• _Task directions_: Copy all of the material below exactly.

#### Input for this task ####

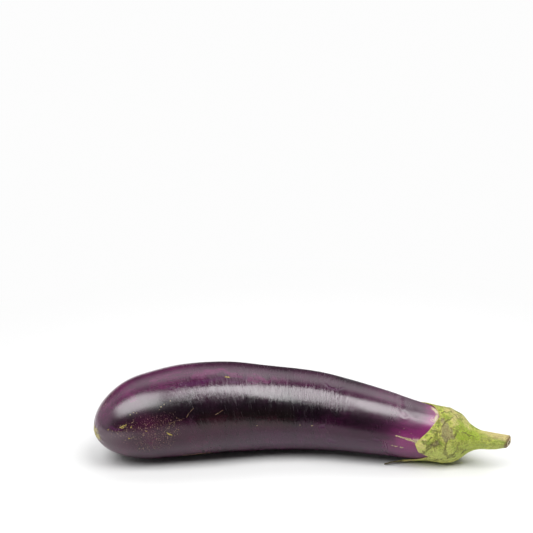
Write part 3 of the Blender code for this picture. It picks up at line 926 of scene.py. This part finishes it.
def skin_material():
    """Glossy purple skin, combed round its girth, with speckles, bruises and the scar."""
    material, n, shader = new_material("eggplant_skin")
    place = n.attribute("place")
    tone, scar, warm = n.split(n.attribute("paint"))
    bruise, dull, dust = n.split(n.attribute("wear"))

    mottle = n.noise(place, 0.17, detail=4.0)
    grain = n.noise(place, 1.6, detail=3.0)
    fibres = n.noise(n.vector("MULTIPLY", place, (0.12, 1.0, 1.0)), 0.9, detail=3.0)
    stretch = (1.0, COMBING_STRETCH, COMBING_STRETCH)
    slanted = n.add(
        "ShaderNodeMapping",
        {"Vector": place, "Rotation": (0.0, COMBING_SLANT, 0.0), "Scale": stretch},
        vector_type="TEXTURE",
    )
    combing = n.noise(slanted.outputs["Vector"], 1.0, detail=3.0, roughness=0.62)
    along = n.split(place)[0]
    combed = n.times(n.ramp(along, *COMBING_STARTS), n.ramp(along, *COMBING_ENDS))
    combing = n.times(n.swing(combing, 1.0), combed)

    depth = n.sum(tone, n.swing(mottle, 0.16), n.swing(grain, 0.08), n.swing(fibres, 0.14))
    skin = n.mix(n.ramp(depth, 0.0, 0.5), NEAR_BLACK, PURPLE)
    skin = n.mix(n.ramp(depth, 0.42, 1.0), skin, MAGENTA)
    skin = n.mix(warm, skin, n.vector("MULTIPLY", skin, WARMER))

    flecks = n.noise(place, 1.2, detail=4.0, roughness=0.75)
    dusty = n.ramp(n.sum(flecks, n.times(dust, 0.17)), 0.75, 0.81, 0.0, 0.75)
    skin = n.mix(dusty, skin, TAN)
    dark = n.ramp(n.sum(bruise, n.swing(grain, 0.7)), 0.45, 0.7, 0.0, 0.9)
    skin = n.mix(dark, skin, BRUISE)
    pale = n.ramp(n.sum(tone, n.swing(grain, 0.8)), 1.1, 1.75, 0.0, 0.85)
    skin = n.mix(pale, skin, CREAM)

    ragged = n.sum(scar, n.swing(grain, 1.2))
    on_scar = n.ramp(ragged, 0.8, 1.35, 0.9, 0.0)
    heart = n.ramp(ragged, 0.25, 0.6, 1.0, 0.0)
    skin = n.mix(on_scar, skin, n.mix(heart, SCAR_GREEN, SCAR_BROWN))

    marks = n.math("MAXIMUM", n.math("MAXIMUM", pale, dusty), on_scar)
    roughness = n.sum(
        SKIN_ROUGHNESS, n.times(combing, 0.27), n.times(marks, 0.3), n.times(dull, 0.2)
    )
    relief = n.sum(n.times(combing, 0.6), n.times(grain, 0.08), n.times(bruise, -0.15))
    finish_surface(n, shader, skin, roughness, relief, FINE_BUMP)
    n.fill(shader, {"IOR": SKIN_IOR})
    return material


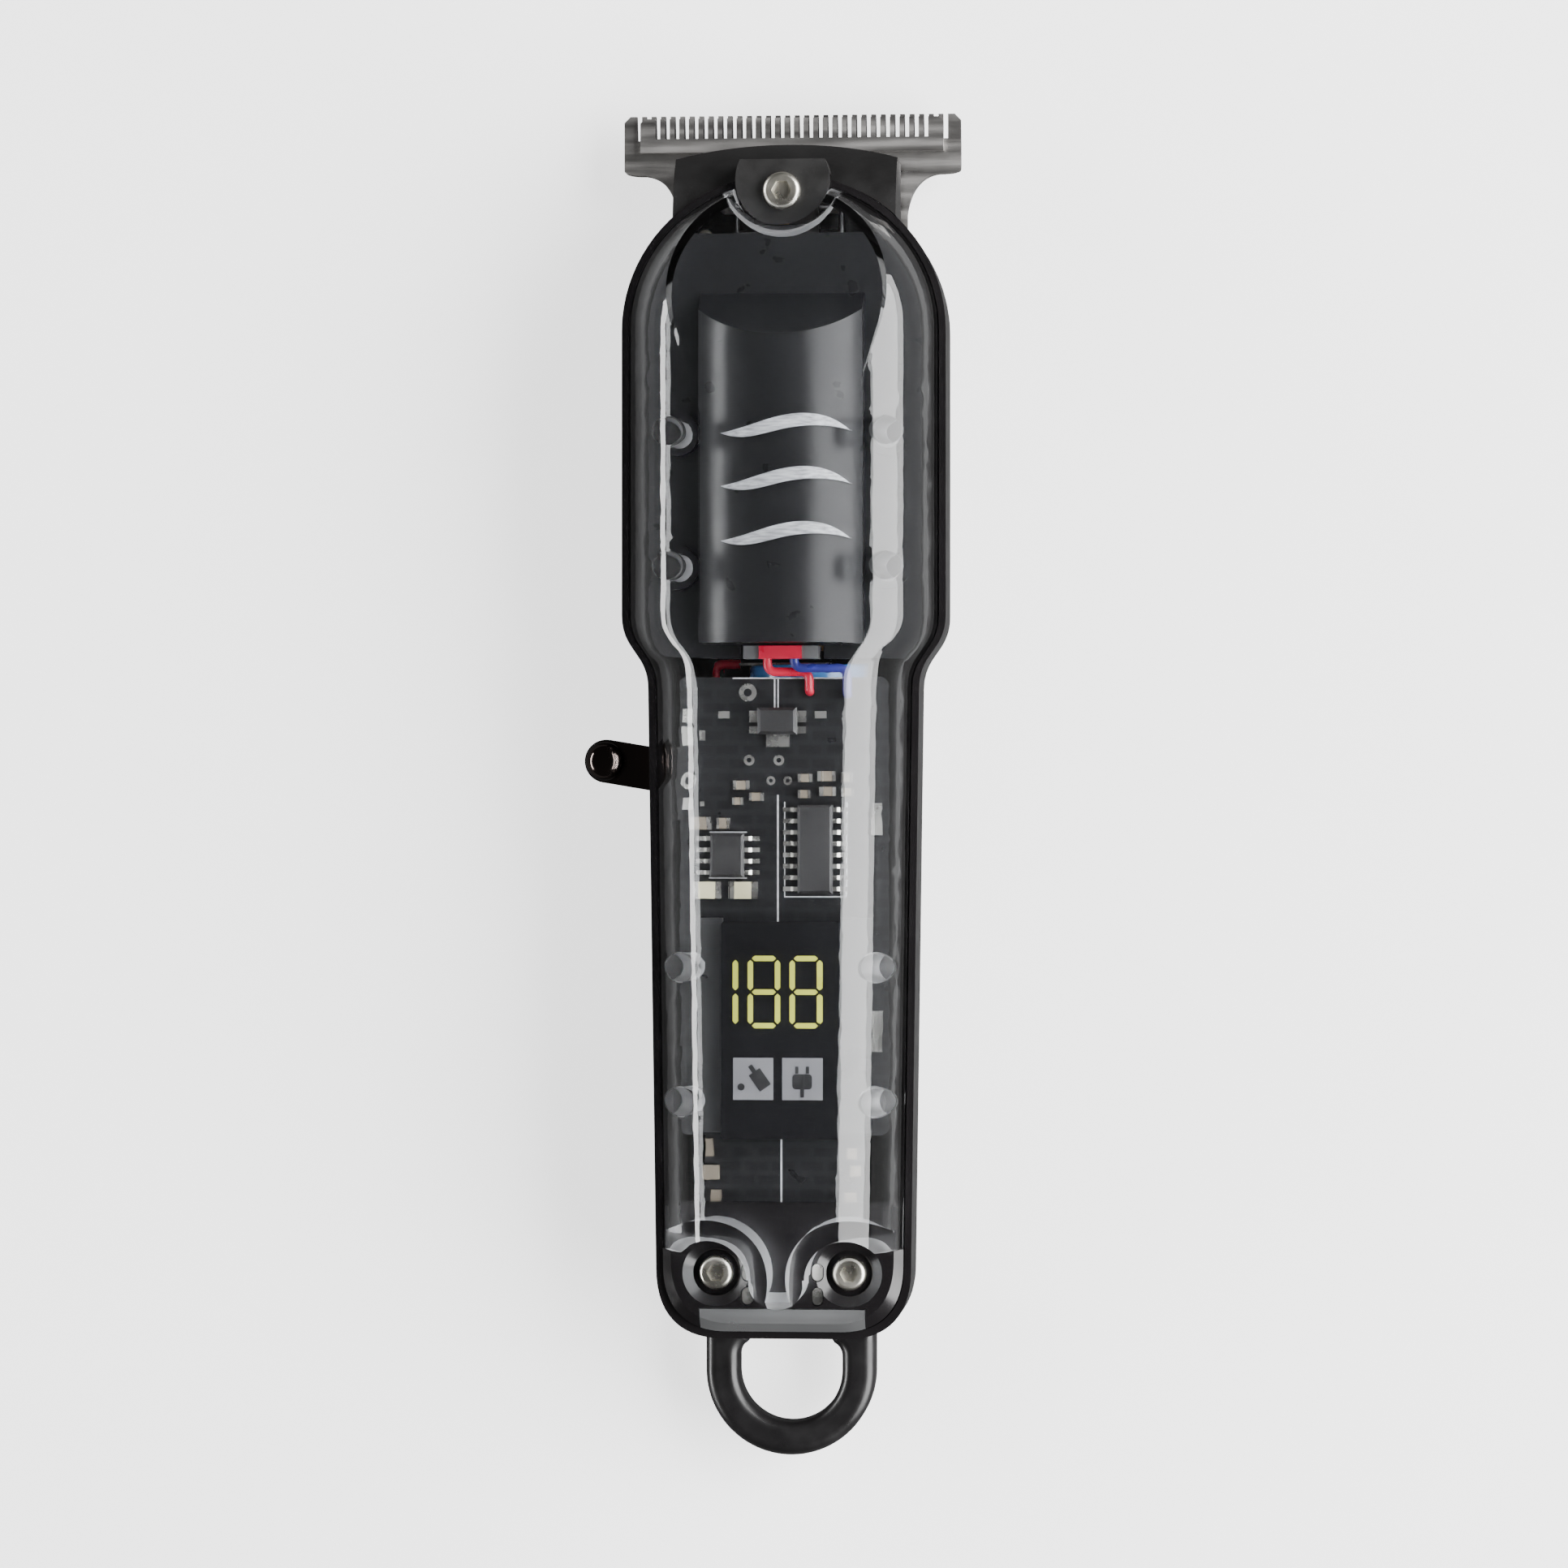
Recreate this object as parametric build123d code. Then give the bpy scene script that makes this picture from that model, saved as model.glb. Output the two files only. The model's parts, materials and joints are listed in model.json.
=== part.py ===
from build123d import *
from math import cos, radians, sin, sqrt, tan
import os

# Cordless hair trimmer with a T-shaped blade, a clear front cover and a digital display.
# It lies on its back: +Z is the front, +Y points to the blade, and x = 0 is its middle plane.
# The origin is on the flat back face, half way along the casing. All sizes are millimetres.

# ---- casing outline in plan (half widths are at the widest level) ----
HEAD_HALF_WIDTH = 18.3
HANDLE_TOP_HALF_WIDTH = 15.3
HANDLE_FOOT_HALF_WIDTH = 14.4
DOME_BASE_Y = 48.0        # straight sides of the head end here, the half ellipse starts
DOME_LENGTH = 17.6
NECK_TOP_Y = 16.0         # head starts to narrow
NECK_FOOT_Y = 7.6         # handle starts
TAIL_Y = -65.5            # lower end of the casing
TAIL_CORNER_LENGTH = 7.8
TAIL_CORNER_WIDTH = 7.4
CORNER_EASE = 20.0        # inset at which a tail corner would have shrunk to nothing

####

• _Solution for this exercise_:
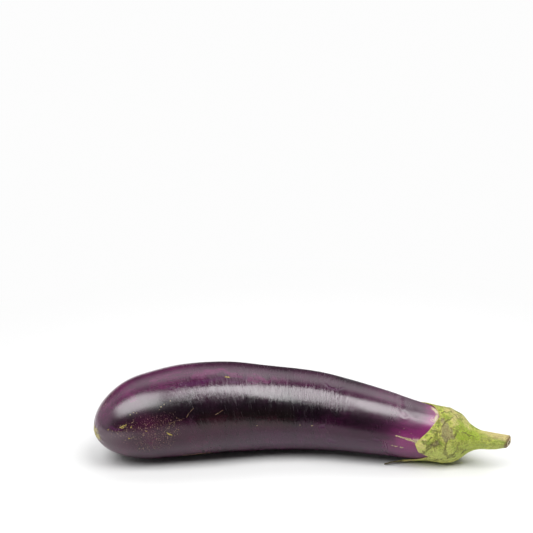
Write part 3 of the Blender code for this picture. It picks up at line 926 of scene.py. This part finishes it.
def skin_material():
    """Glossy purple skin, combed round its girth, with speckles, bruises and the scar."""
    material, n, shader = new_material("eggplant_skin")
    place = n.attribute("place")
    tone, scar, warm = n.split(n.attribute("paint"))
    bruise, dull, dust = n.split(n.attribute("wear"))

    mottle = n.noise(place, 0.17, detail=4.0)
    grain = n.noise(place, 1.6, detail=3.0)
    fibres = n.noise(n.vector("MULTIPLY", place, (0.12, 1.0, 1.0)), 0.9, detail=3.0)
    stretch = (1.0, COMBING_STRETCH, COMBING_STRETCH)
    slanted = n.add(
        "ShaderNodeMapping",
        {"Vector": place, "Rotation": (0.0, COMBING_SLANT, 0.0), "Scale": stretch},
        vector_type="TEXTURE",
    )
    combing = n.noise(slanted.outputs["Vector"], 1.0, detail=3.0, roughness=0.62)
    along = n.split(place)[0]
    combed = n.times(n.ramp(along, *COMBING_STARTS), n.ramp(along, *COMBING_ENDS))
    combing = n.times(n.swing(combing, 1.0), combed)

    depth = n.sum(tone, n.swing(mottle, 0.16), n.swing(grain, 0.08), n.swing(fibres, 0.14))
    skin = n.mix(n.ramp(depth, 0.0, 0.5), NEAR_BLACK, PURPLE)
    skin = n.mix(n.ramp(depth, 0.42, 1.0), skin, MAGENTA)
    skin = n.mix(warm, skin, n.vector("MULTIPLY", skin, WARMER))

    flecks = n.noise(place, 1.2, detail=4.0, roughness=0.75)
    dusty = n.ramp(n.sum(flecks, n.times(dust, 0.17)), 0.75, 0.81, 0.0, 0.75)
    skin = n.mix(dusty, skin, TAN)
    dark = n.ramp(n.sum(bruise, n.swing(grain, 0.7)), 0.45, 0.7, 0.0, 0.9)
    skin = n.mix(dark, skin, BRUISE)
    pale = n.ramp(n.sum(tone, n.swing(grain, 0.8)), 1.1, 1.75, 0.0, 0.85)
    skin = n.mix(pale, skin, CREAM)

    ragged = n.sum(scar, n.swing(grain, 1.2))
    on_scar = n.ramp(ragged, 0.8, 1.35, 0.9, 0.0)
    heart = n.ramp(ragged, 0.25, 0.6, 1.0, 0.0)
    skin = n.mix(on_scar, skin, n.mix(heart, SCAR_GREEN, SCAR_BROWN))

    marks = n.math("MAXIMUM", n.math("MAXIMUM", pale, dusty), on_scar)
    roughness = n.sum(
        SKIN_ROUGHNESS, n.times(combing, 0.27), n.times(marks, 0.3), n.times(dull, 0.2)
    )
    relief = n.sum(n.times(combing, 0.6), n.times(grain, 0.08), n.times(bruise, -0.15))
    finish_surface(n, shader, skin, roughness, relief, FINE_BUMP)
    n.fill(shader, {"IOR": SKIN_IOR})
    return material


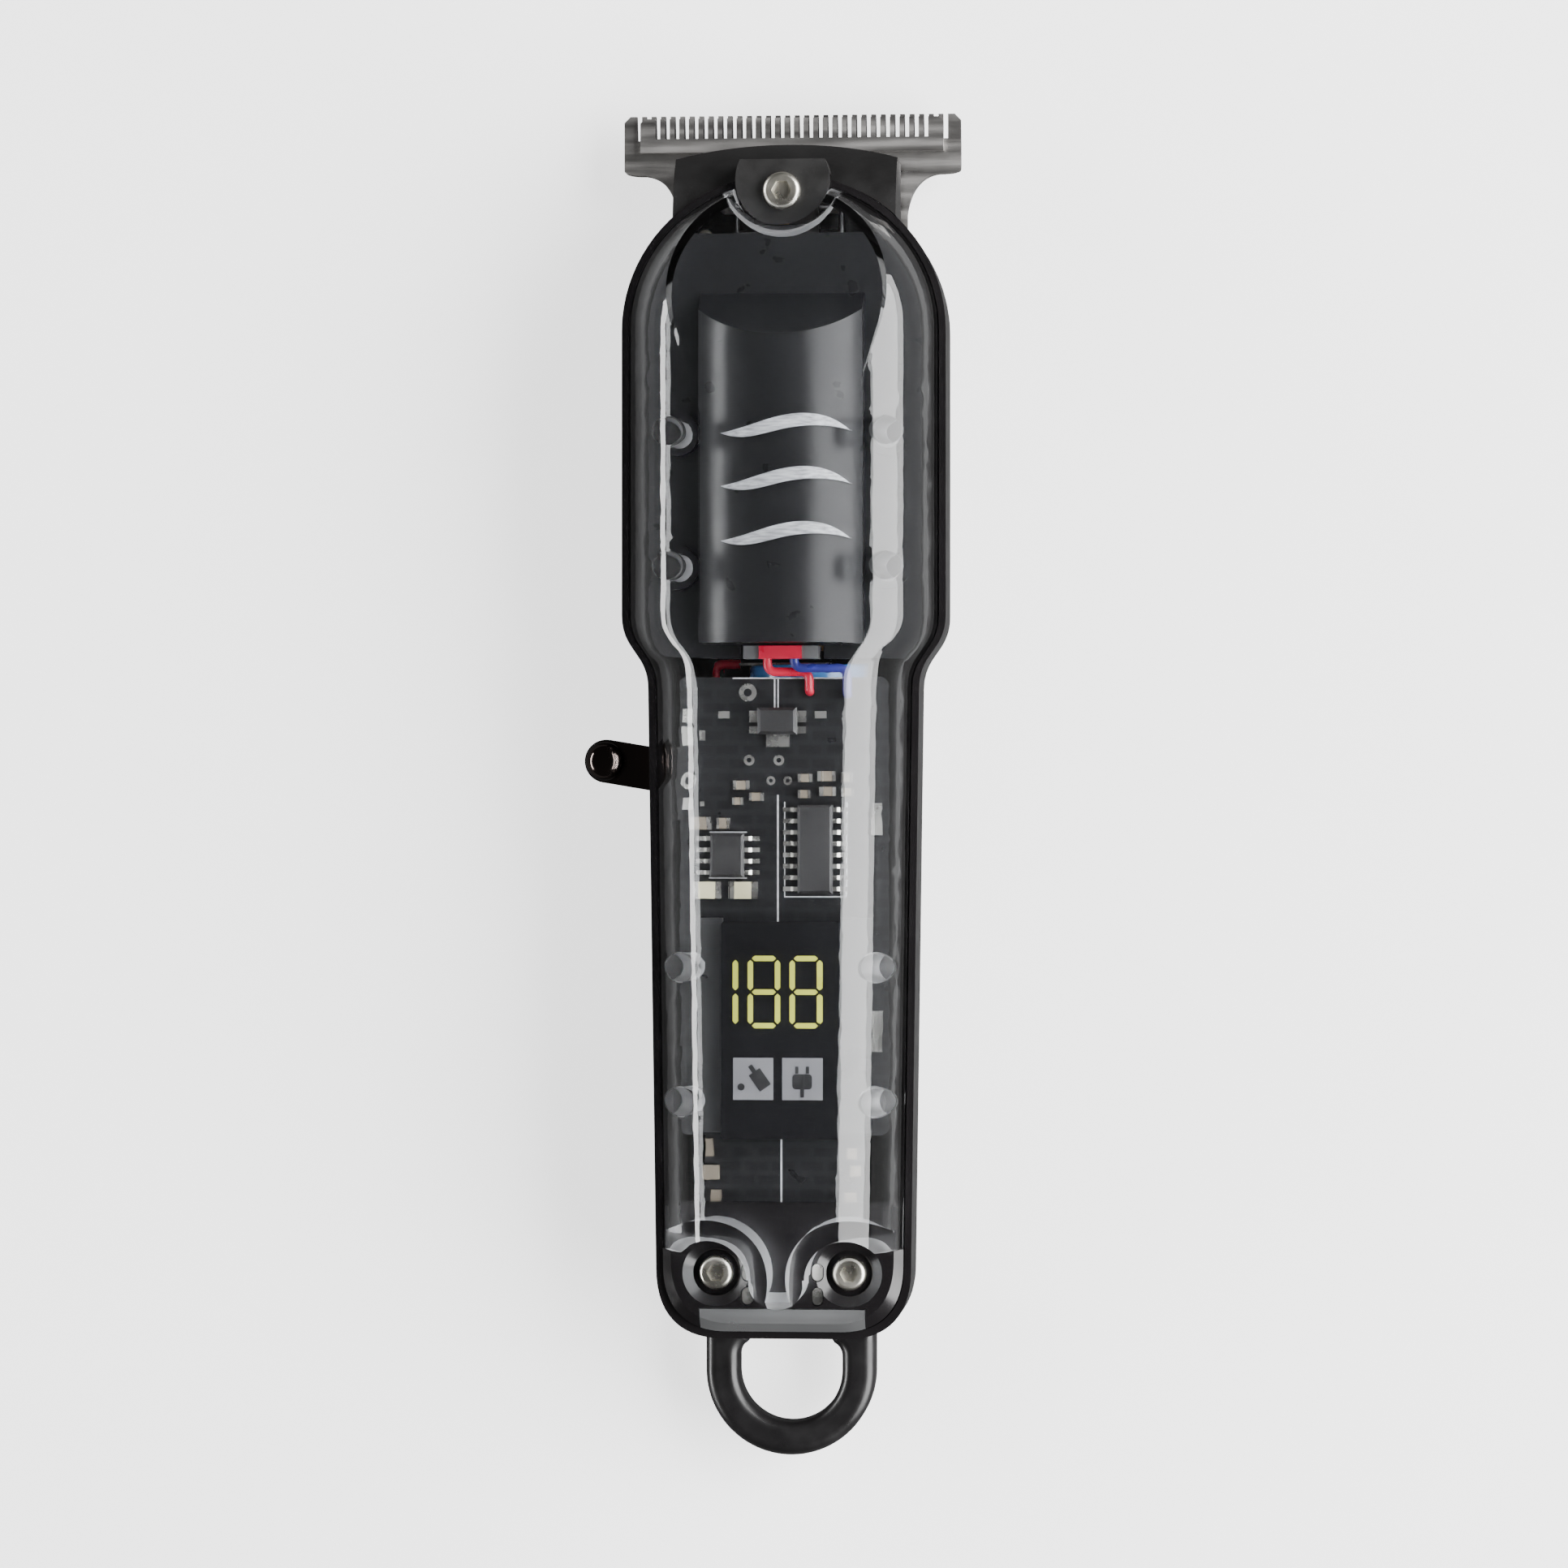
Recreate this object as parametric build123d code. Then give the bpy scene script that makes this picture from that model, saved as model.glb. Output the two files only. The model's parts, materials and joints are listed in model.json.
=== part.py ===
from build123d import *
from math import cos, radians, sin, sqrt, tan
import os

# Cordless hair trimmer with a T-shaped blade, a clear front cover and a digital display.
# It lies on its back: +Z is the front, +Y points to the blade, and x = 0 is its middle plane.
# The origin is on the flat back face, half way along the casing. All sizes are millimetres.

# ---- casing outline in plan (half widths are at the widest level) ----
HEAD_HALF_WIDTH = 18.3
HANDLE_TOP_HALF_WIDTH = 15.3
HANDLE_FOOT_HALF_WIDTH = 14.4
DOME_BASE_Y = 48.0        # straight sides of the head end here, the half ellipse starts
DOME_LENGTH = 17.6
NECK_TOP_Y = 16.0         # head starts to narrow
NECK_FOOT_Y = 7.6         # handle starts
TAIL_Y = -65.5            # lower end of the casing
TAIL_CORNER_LENGTH = 7.8
TAIL_CORNER_WIDTH = 7.4
CORNER_EASE = 20.0        # inset at which a tail corner would have shrunk to nothing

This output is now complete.